===== Supplied entries =====

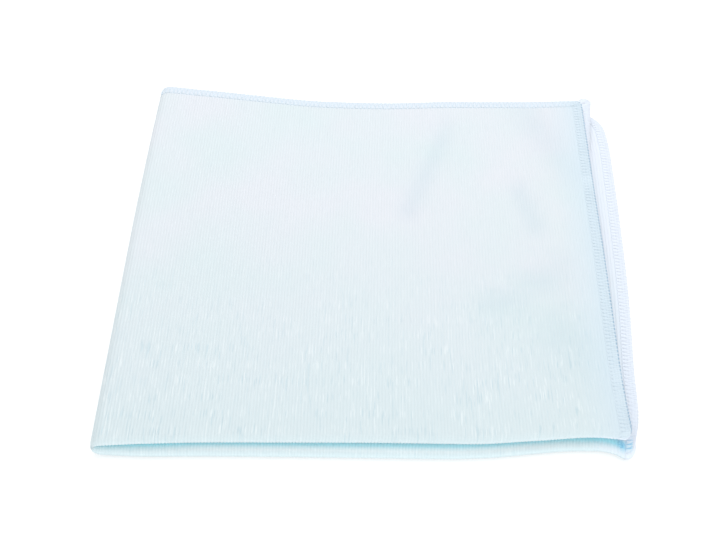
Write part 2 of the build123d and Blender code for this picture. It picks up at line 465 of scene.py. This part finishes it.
class Nodes:
    """Short ways to lay out a material's nodes."""

    def __init__(self, name):
        self.material = bpy.data.materials.new(name)
        self.material.use_nodes = True
        self.tree = self.material.node_tree
        self.tree.nodes.clear()
        self.shader = self.add("ShaderNodeBsdfPrincipled")
        output = self.add("ShaderNodeOutputMaterial")
        self.link(self.shader.outputs["BSDF"], output.inputs["Surface"])

    def add(self, kind, **settings):
        node = self.tree.nodes.new(kind)
        for key, value in settings.items():
            setattr(node, key, value)
        return node

    def link(self, output, socket):
        self.tree.links.new(output, socket)

    def feed(self, socket, value):
        """Links a node's output to a socket, or sets it to a plain number or colour."""
        if isinstance(value, bpy.types.NodeSocket):
            self.link(value, socket)
        elif isinstance(value, tuple):
            socket.default_value = (*value, 1)
        else:
            socket.default_value = value

    def set_shader(self, **values):
        """Sets sockets of the shader that are the same all over, with _ for a space in a name."""
        for name, value in values.items():
            self.feed(self.shader.inputs[name.replace("_", " ")], value)

    def number(self, name):
        """A number stored on the mesh."""
        return self.add("ShaderNodeAttribute", attribute_name=name).outputs["Fac"]

    def math(self, operation, a, b=0.0):
        node = self.add("ShaderNodeMath", operation=operation)
        self.feed(node.inputs[0], a)
        self.feed(node.inputs[1], b)
        return node.outputs[0]

    def plus(self, a, b):
        return self.math("ADD", a, b)

    def minus(self, a, b):
        return self.math("SUBTRACT", a, b)

    def times(self, first, *others):
        """The product of all the values."""
        for other in others:
            first = self.math("MULTIPLY", first, other)
        return first

    def over(self, value, divisor):
        return self.math("DIVIDE", value, divisor)

    def above(self, value, limit):
        """1 where the value is above the limit, and 0 elsewhere."""
        return self.math("GREATER_THAN", value, limit)

    def below(self, value, limit):
        """1 where the value is below the limit, and 0 elsewhere."""
        return self.math("LESS_THAN", value, limit)

    def size(self, value):
        """The value without its sign."""
        return self.math("ABSOLUTE", value)

    def rest(self, share):
        """What a share leaves of 1."""
        return self.minus(1.0, share)

    def vector(self, x, y):
        node = self.add("ShaderNodeCombineXYZ")
        self.feed(node.inputs[0], x)
        self.feed(node.inputs[1], y)
        return node.outputs[0]

    def noise(self, vector, scale, detail):
        node = self.add("ShaderNodeTexNoise")
        self.feed(node.inputs["Vector"], vector)
        self.feed(node.inputs["Scale"], scale)
        self.feed(node.inputs["Detail"], detail)
        return node.outputs["Fac"]

    def ramp(self, value, *stops):
        """Turns a value into a colour, by (value, colour) stops."""
        node = self.add("ShaderNodeValToRGB")
        elements = node.color_ramp.elements
        while len(elements) < len(stops):
            elements.new(0.5)
        for element, (position, colour) in zip(elements, stops):
            element.position = position
            element.color = (*colour, 1)
        self.feed(node.inputs[0], value)
        return node.outputs[0]

    def share(self, value, *stops):
        """Turns a value into a share, by (value, share) stops from 0 to 1."""
        return self.ramp(value, *[(at, (share, share, share)) for at, share in stops])

    def fade(self, distance, reach, *stops):
        """Turns a distance of 0 to reach into a share, by (millimetres, share) stops."""
        return self.share(self.over(distance, reach), *[(at / reach, share) for at, share in stops])

    def mix(self, share, a, b, blend="MIX"):
        node = self.add("ShaderNodeMix", data_type="RGBA", blend_type=blend)
        self.feed(node.inputs[0], share)
        self.feed(node.inputs[6], a)
        self.feed(node.inputs[7], b)
        return node.outputs[2]

    def multiplied(self, a, b):
        """One colour seen through another."""
        return self.mix(1.0, a, b, "MULTIPLY")

    def bump(self, height, strength, distance):
        node = self.add("ShaderNodeBump")
        node.inputs["Strength"].default_value = strength
        node.inputs["Distance"].default_value = distance
        self.link(height, node.inputs["Height"])
        self.link(node.outputs[0], self.shader.inputs["Normal"])


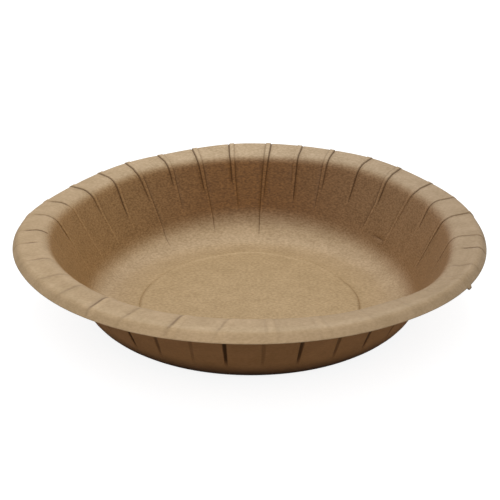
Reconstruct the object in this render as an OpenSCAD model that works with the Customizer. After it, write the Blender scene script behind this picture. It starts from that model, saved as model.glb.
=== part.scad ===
// Round deep paper plate: one disc of kraft board, pressed hot into a bowl with a flat flange
// and a turned-down lip. The board that is too long for the smaller circle is gathered into
// narrow radial pleats, which open from nothing on the wall to their full width at the rim.

/* [Plate] */
// Diameter across the lip, pleats not counted
rim_d = 180; // [150:1:260]
// Height from the table to the top of the flange
height = 33.6; // [24:0.2:45]
// Thickness of the board
board = 0.5; // [0.3:0.05:0.8]

/* [Floor] */
// Width of the flat ring that the plate stands on
ring_w = 9; // [3:0.2:20]
// Height of the round panel inside the ring, so that the plate doesn't rock
panel_rise = 0.4; // [0.1:0.05:0.8]
// Width of the small slope between the ring and the panel
panel_slope_w = 0.8; // [0.4:0.1:1.6]

/* [Wall] */
// Radius of the bend at the foot of the wall
foot_r = 13; // [3:0.5:16]
// Slope of the wall
wall_angle = 63.5; // [54:0.5:72]

/* [Rim] */
// Radius of the bend from the wall into the flange
shoulder_r = 6.5; // [3:0.5:9]
// Width of the flat flange between its two bends
flange_w = 5; // [3:0.2:12]
// Fall of the flange towards the outside
flange_angle = 1; // [0:1:6]
// Radius of the bend from the flange into the lip
lip_r = 2.4; // [1.6:0.1:4]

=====

* What you are asked to do *
Your task is to quote the lines above, beginning with the first and ending with the one that holds "socket.default_value = value".

* Exercise result *
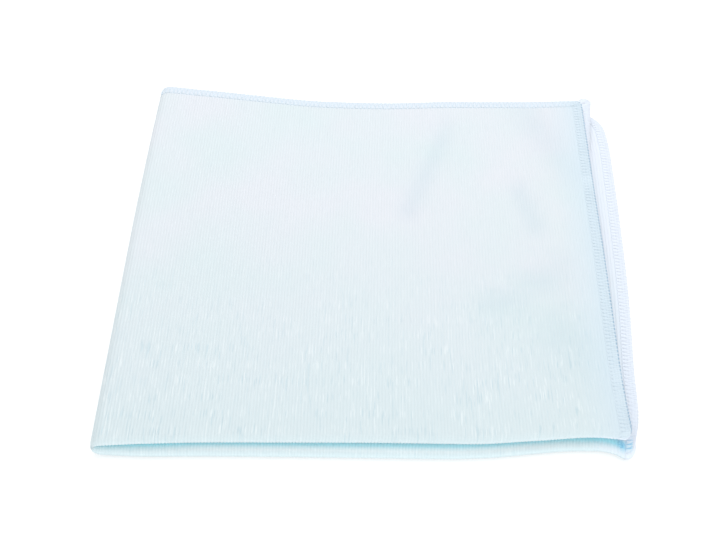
Write part 2 of the build123d and Blender code for this picture. It picks up at line 465 of scene.py. This part finishes it.
class Nodes:
    """Short ways to lay out a material's nodes."""

    def __init__(self, name):
        self.material = bpy.data.materials.new(name)
        self.material.use_nodes = True
        self.tree = self.material.node_tree
        self.tree.nodes.clear()
        self.shader = self.add("ShaderNodeBsdfPrincipled")
        output = self.add("ShaderNodeOutputMaterial")
        self.link(self.shader.outputs["BSDF"], output.inputs["Surface"])

    def add(self, kind, **settings):
        node = self.tree.nodes.new(kind)
        for key, value in settings.items():
            setattr(node, key, value)
        return node

    def link(self, output, socket):
        self.tree.links.new(output, socket)

    def feed(self, socket, value):
        """Links a node's output to a socket, or sets it to a plain number or colour."""
        if isinstance(value, bpy.types.NodeSocket):
            self.link(value, socket)
        elif isinstance(value, tuple):
            socket.default_value = (*value, 1)
        else:
            socket.default_value = value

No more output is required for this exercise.